In media and entertainment the consequences of this are obviously not as grave as a self-driving car that “decides” to collide head on into another car, but are still concerning. For example, the very neural networks that drive high precision face and image recognition or live video editing could be manipulated by bad actors (or simply have software bugs) that cause the display of grotesque or otherwise offensive content taking advantage of viewers, advertisers or content owners. Additionally, the ability of today’s vast GPU/TPU compute power and scalable AI models could be used to manipulate news and create propaganda at scale that is undetectable or moves too fast for human detection; consider “fake news” at scale.

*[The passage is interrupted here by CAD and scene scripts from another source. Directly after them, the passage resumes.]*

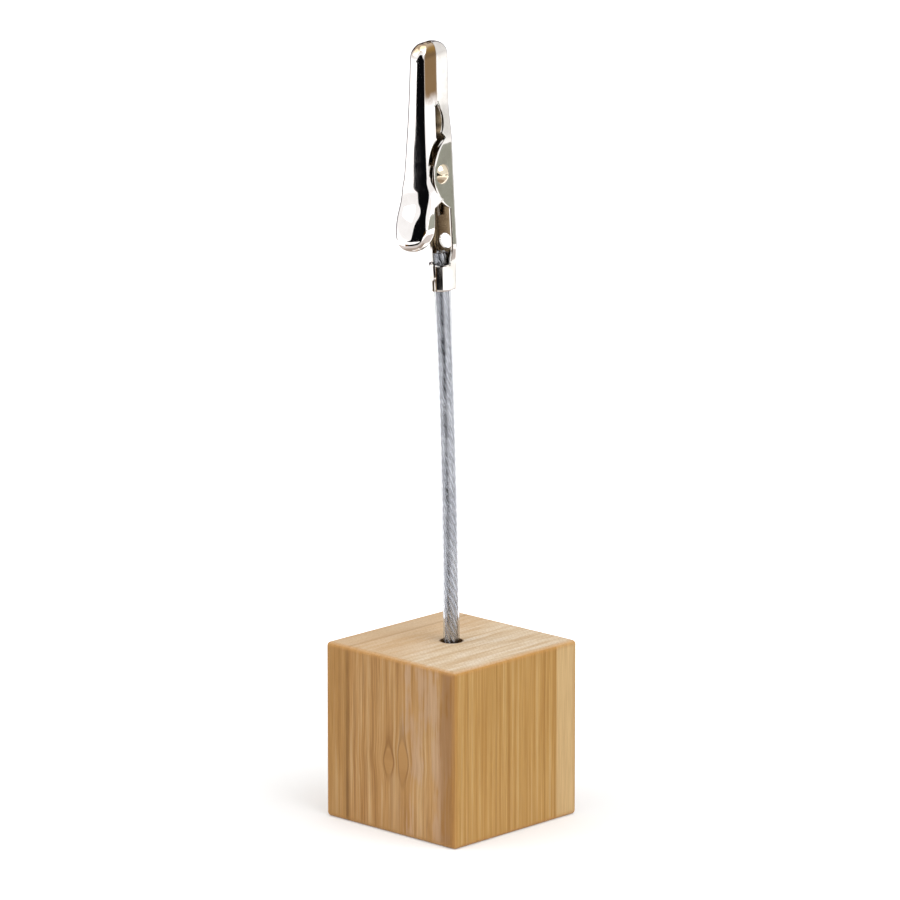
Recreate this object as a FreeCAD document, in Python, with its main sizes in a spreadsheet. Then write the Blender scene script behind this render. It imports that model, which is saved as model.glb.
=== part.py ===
import FreeCAD, Part

import math
import os

import Sketcher

# Memo clip holder: a bamboo cube, a bowed wire rope stem in a clear sleeve, and a sprung clip.
# Frame: millimetres, +Z up, origin at the centre of the cube's underside, cube faces along X and Y.
# The clip has a frame of its own: X is the way the lever opens, Y the pin, Z from tail to nose.

os.makedirs("parts", exist_ok=True)
Vector = FreeCAD.Vector
Rotation = FreeCAD.Rotation
Placement = FreeCAD.Placement

doc = FreeCAD.newDocument("MemoClipHolder")

# Driving dimensions: alias, value in millimetres or degrees, meaning
DIMENSIONS = (
    ("base_width", 30.0, "side of the square bamboo block"),
    ("base_height", 30.5, "height of the bamboo block"),
    ("base_edge_round", 0.7, "radius of the sanded edges of the block"),
    ("bore_depth", 14.0, "depth of the blind bore for the stem"),
    ("bore_gap", 0.5, "space for adhesive between stem and bore"),
    ("glue_recess", 2.5, "depth of the adhesive below the mouth of the bore"),
    ("rope_diameter", 1.5, "diameter of the steel rope over its strands"),
    ("rope_fit", 0.05, "space between rope and sleeve"),
    ("sleeve_wall", 0.6, "wall of the clear sleeve"),
    ("stem_rise", 61.0, "length of the bowed stretch between block and clip"),
    ("stem_foot_tilt", 0.6, "degrees that the stem leans where it leaves the block"),
    ("stem_top_tilt", 4.0, "degrees that the stem leans at the clip"),
    ("clip_turn", 5.5, "degrees that the clip is turned about the stem from the block's faces"),
    ("sheet", 0.45, "thickness of the folded steel sheet"),
    ("bend_round", 1.0, "outer radius of the long bends"),
    ("clip_length", 42.3, "from the lower edge of the crimp to the nose"),
    ("crimp_length", 4.5, "length of the crimp tabs"),
    ("crimp_side_fit", 0.15, "space between the sleeve and the crimp's flat sides"),
    ("crimp_bend", 0.65, "outer radius of the crimp's bends"),
    ("crimp_fit", 0.05, "space between sleeve and crimp"),
    ("crimp_seam", 0.5, "gap between the two crimp tabs"),
    ("stem_in_clip", 6.4, "length of stem inside the clip"),
    ("tail_wall", 1.4, "height of the low side walls of the tail"),
    ("tail_half", 2.55, "half width of the tail at its hole"),
    ("tail_hole", 2.6, "diameter of the hole in the tail"),
    ("tail_hole_gap", 0.25, "from the end of the stem to the edge of the hole"),
    ("pivot_along", 20.3, "from the lower edge of the crimp to the pin"),
    ("pivot_height", 1.65, "height of the pin over the stem's axis"),
    ("pin_diameter", 1.6, "shank of the rivet"),
    ("pin_fit", 0.05, "radial running fit of the rivet in the lever's lugs"),
    ("rivet_fit", 0.02, "radial fit of the rivet in the ears"),
    ("head_diameter", 3.3, "diameter of the domed rivet heads"),
    ("head_height", 0.75, "height of the domed rivet heads"),
    ("ear_half", 2.5, "half width of the lower jaw over its ears"),
    ("ear_flat_rear", 6.0, "how far the flat ears reach from the pin toward the tail"),
    ("ear_flat_front", 4.7, "how far the flat ears reach from the pin toward the nose"),
    ("ear_rise", 2.3, "top of the ears above the pin"),
    ("ear_round", 6.7, "radius of the top edge of the ears"),
    ("notch_height", 0.35, "height of the notch in front of the ears"),
    ("lug_fit", 0.2, "space between each lug and its ear"),
    ("lug_round", 1.9, "radius of the round end of the lugs"),
    ("grip_height", 1.45, "height of the meeting line of the jaws behind the nose"),
    ("grip_slope", 0.07, "fall of the meeting line per millimetre toward the nose"),
    ("grip_start", 32.2, "where the gripping edges begin"),
    ("grip_gap", 0.06, "space between the closed gripping edges"),
    ("scoop_sag", 1.1, "depth of the scoop in the lower jaw's edge"),
    ("peak_along", 27.2, "peak of the lower jaw's edge between notch and scoop"),
    ("peak_height", 1.15, "height of that peak"),
    ("lower_neck_half", 1.7, "half width of the lower jaw behind its gripping edges"),
    ("neck_drop", 0.41, "fall of the lower jaw's back from pin to gripping edges"),
    ("nose_drop", 0.75, "fall of the lower jaw's back from pin to nose"),
    ("nose_half", 1.62, "half width of both noses"),
    ("nose_tip_half", 0.68, "half width of the flat left at the tip of both noses"),
    ("nose_round", 2.6, "length of the rounded nose"),
    ("lower_nose_bend", 0.8, "outer radius of the lower jaw's bends along its gripping edges"),
    ("lower_tip_depth", 1.0, "back of the lower nose's tip from the meeting line"),
    ("lever_tip_height", 1.6, "back of the upper nose's tip from the meeting line"),
    ("lever_nose_back", 4.55, "height of the lever's back where the nose begins to round"),
    ("lever_slope", 0.1, "rise of the lever's back per millimetre toward the pad"),
    ("lever_neck_half", 1.85, "half width of the lever at the start of its gripping edges"),
    ("lever_pivot_half", 2.5, "half width of the lever at the pin"),
    ("lever_relief", 0.65, "rise of the lever's edge behind its gripping edge"),
    ("relief_step", 0.4, "length of the steps at both ends of that relief"),
    ("scallop_half", 5.0, "half length of the lever's scallop"),
    ("scallop_shift", 1.0, "middle of the scallop from the pin toward the nose"),
    ("scallop_tip", 0.7, "tips of the scallop above the pin"),
    ("scallop_round", 5.7, "radius of the lever's scallop"),
    ("side_fit", 0.1, "space between the lever's flared sides and the ears"),
    ("flare_lead", 0.5, "how far before the scallop's lower tip the sides have flared"),
    ("pad_half", 3.3, "half width of the thumb pad"),
    ("pad_tip_half", 1.15, "half width of the thumb pad at its rounded end"),
    ("pad_tip_bend", 0.8, "outer radius of the pad's bends at its rounded end"),
    ("pad_along", 11.4, "widest place of the thumb pad"),
    ("pad_end", 8.2, "lower end of the thumb pad"),
    ("pad_lift", 0.65, "extra rise of the pad above the line of the lever's back"),
    ("pad_depth", 3.3, "depth of the pad's side walls"),
    ("pad_drop", 0.9, "fall of the pad's back at its rounded end"),
    ("pad_edge_rise", 3.0, "rise of the pad's free edge at its rounded end"),
    ("pad_edge_round", 5.0, "radius of that rise"),
    ("pad_notch", 1.0, "length of the step between the scallop and the pad"),
    ("spring_wire", 0.6, "wire of the torsion spring"),
    ("spring_turns", 3.0, "turns of the torsion spring"),
    ("spring_fit", 0.2, "space between the spring's coil and the rivet"),
    ("spring_seat", 0.05, "space between the spring's legs and the jaws"),
    ("spring_reach", 8.0, "how far the spring's legs reach along the clip from the pin"),
    ("section_step", 2.65, "longest step between the cross-sections of the folded sheets"),
)

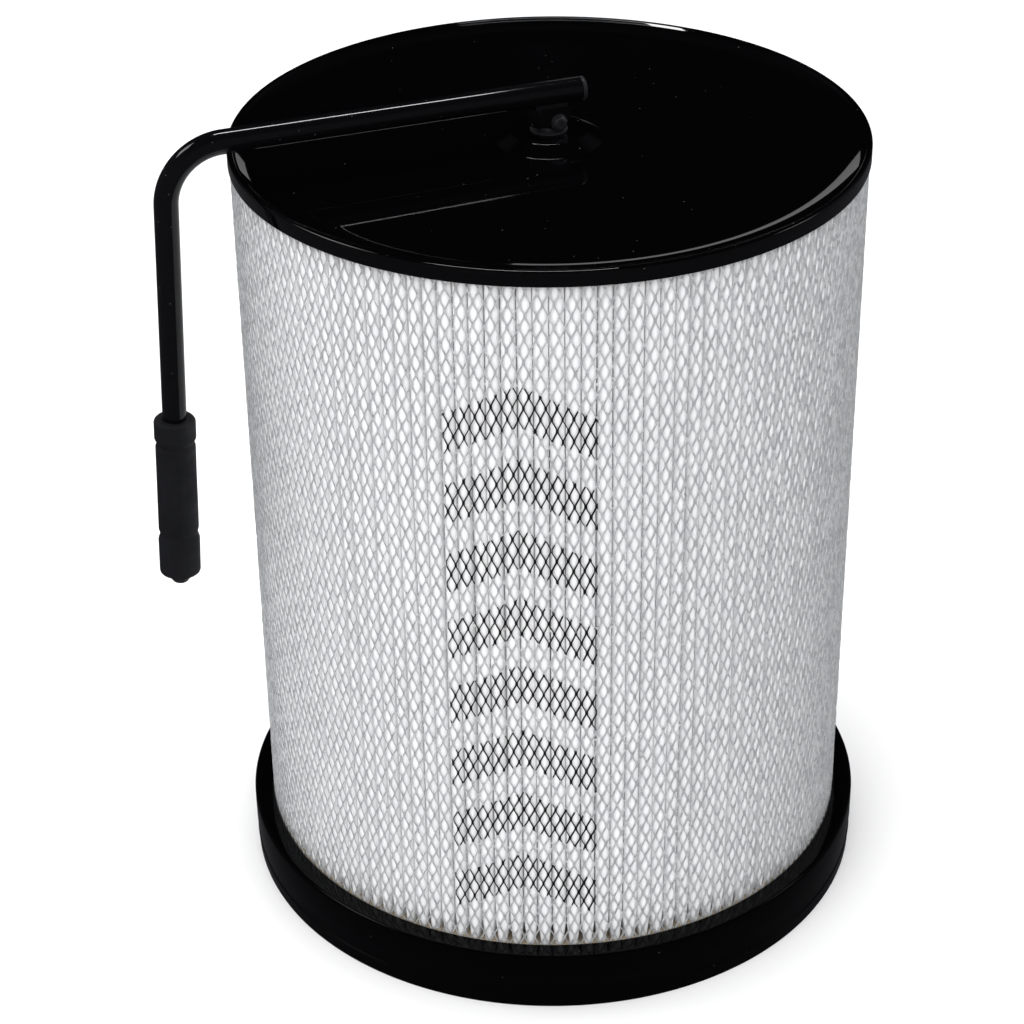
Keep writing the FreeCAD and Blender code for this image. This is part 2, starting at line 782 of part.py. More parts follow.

And finally, as an engineer I worry about the “commoditization” of AI tools such as ML programs that themselves create learning programs. These are already available to potentially unskilled users who may over-estimate their capacity or misuse their training accuracy, and could be a source of abuse—particularly when they are used to make decisions that can have clear bias or privacy consequences. Examples in media could be video surveillance and person matching that wrongly targets individuals based on profile, and security exploits that dwarf today’s worst exploits of IT negligence/ignorance.

THOMAS: I believe we must define rules and clear goals for what we would like to achieve with AI and where to use it. Think about the internet—the technology came into our lives pretty fast without any discussion about rules, and it has changed our lives drastically (positive and negative). As always technology can be misused, but let´s make something positive out of it.